*Do this*
Begin with the first line of the listing and quote every line through the one containing "const kickUp = 1.2;"; give only those lines.

==================================================

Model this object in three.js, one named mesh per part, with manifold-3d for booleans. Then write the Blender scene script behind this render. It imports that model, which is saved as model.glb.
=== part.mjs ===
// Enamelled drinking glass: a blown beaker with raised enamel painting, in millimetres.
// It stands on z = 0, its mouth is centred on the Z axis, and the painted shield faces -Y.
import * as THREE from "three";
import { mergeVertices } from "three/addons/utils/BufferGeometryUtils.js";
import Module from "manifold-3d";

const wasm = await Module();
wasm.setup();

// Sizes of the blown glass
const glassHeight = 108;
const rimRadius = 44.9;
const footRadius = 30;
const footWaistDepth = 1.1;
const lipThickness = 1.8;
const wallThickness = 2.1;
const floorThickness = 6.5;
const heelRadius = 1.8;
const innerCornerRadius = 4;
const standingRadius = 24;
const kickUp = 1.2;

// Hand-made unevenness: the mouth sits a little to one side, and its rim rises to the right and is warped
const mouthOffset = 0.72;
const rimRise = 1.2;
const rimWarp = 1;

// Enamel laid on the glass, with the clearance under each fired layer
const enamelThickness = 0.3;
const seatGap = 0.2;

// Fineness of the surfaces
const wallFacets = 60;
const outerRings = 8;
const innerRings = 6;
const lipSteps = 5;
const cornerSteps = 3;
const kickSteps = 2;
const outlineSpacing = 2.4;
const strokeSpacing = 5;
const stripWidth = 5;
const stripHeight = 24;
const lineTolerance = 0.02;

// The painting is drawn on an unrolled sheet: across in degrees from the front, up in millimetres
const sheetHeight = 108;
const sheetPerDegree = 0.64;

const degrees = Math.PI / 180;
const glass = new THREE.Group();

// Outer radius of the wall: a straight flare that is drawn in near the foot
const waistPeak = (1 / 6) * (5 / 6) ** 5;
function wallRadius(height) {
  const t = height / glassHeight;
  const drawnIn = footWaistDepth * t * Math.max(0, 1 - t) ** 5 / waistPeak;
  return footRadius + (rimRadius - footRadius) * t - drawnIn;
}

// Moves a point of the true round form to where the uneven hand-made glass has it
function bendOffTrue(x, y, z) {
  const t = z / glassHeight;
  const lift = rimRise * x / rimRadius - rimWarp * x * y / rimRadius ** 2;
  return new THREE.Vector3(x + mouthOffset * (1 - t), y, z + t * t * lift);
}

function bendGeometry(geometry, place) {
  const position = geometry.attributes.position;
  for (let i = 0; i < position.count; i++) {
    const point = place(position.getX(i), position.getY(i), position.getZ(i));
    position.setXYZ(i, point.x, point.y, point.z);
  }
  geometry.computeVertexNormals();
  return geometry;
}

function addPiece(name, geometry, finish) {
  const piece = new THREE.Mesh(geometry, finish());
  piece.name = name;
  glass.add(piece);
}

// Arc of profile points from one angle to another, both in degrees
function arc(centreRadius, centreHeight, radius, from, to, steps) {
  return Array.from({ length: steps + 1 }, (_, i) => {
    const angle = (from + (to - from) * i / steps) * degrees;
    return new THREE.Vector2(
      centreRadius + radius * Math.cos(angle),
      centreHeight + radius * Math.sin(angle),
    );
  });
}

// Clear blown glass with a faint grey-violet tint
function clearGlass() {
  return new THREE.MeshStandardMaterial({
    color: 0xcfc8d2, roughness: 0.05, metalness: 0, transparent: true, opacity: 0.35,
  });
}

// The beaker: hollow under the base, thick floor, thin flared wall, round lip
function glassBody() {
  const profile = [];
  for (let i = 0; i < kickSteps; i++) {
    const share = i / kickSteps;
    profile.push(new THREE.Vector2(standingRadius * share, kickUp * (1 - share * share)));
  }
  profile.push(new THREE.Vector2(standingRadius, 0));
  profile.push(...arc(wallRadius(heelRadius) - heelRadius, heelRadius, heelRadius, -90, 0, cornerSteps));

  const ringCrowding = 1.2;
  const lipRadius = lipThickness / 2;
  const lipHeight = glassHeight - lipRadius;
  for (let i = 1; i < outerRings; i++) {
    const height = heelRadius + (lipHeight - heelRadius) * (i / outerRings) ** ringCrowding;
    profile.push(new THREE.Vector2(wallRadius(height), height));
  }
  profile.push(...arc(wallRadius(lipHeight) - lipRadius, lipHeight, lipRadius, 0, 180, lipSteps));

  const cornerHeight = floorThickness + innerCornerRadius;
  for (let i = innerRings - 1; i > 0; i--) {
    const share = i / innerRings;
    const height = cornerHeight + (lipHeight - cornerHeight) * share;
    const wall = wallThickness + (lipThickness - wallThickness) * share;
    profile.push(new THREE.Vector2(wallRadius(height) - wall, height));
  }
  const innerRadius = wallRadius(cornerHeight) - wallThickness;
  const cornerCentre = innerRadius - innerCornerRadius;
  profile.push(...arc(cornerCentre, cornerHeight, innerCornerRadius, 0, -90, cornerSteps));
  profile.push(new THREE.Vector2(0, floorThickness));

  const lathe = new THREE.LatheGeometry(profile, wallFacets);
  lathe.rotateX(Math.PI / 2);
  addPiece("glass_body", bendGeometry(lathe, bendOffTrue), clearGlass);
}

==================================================

*Solution for this task*
Model this object in three.js, one named mesh per part, with manifold-3d for booleans. Then write the Blender scene script behind this render. It imports that model, which is saved as model.glb.
=== part.mjs ===
// Enamelled drinking glass: a blown beaker with raised enamel painting, in millimetres.
// It stands on z = 0, its mouth is centred on the Z axis, and the painted shield faces -Y.
import * as THREE from "three";
import { mergeVertices } from "three/addons/utils/BufferGeometryUtils.js";
import Module from "manifold-3d";

const wasm = await Module();
wasm.setup();

// Sizes of the blown glass
const glassHeight = 108;
const rimRadius = 44.9;
const footRadius = 30;
const footWaistDepth = 1.1;
const lipThickness = 1.8;
const wallThickness = 2.1;
const floorThickness = 6.5;
const heelRadius = 1.8;
const innerCornerRadius = 4;
const standingRadius = 24;
const kickUp = 1.2;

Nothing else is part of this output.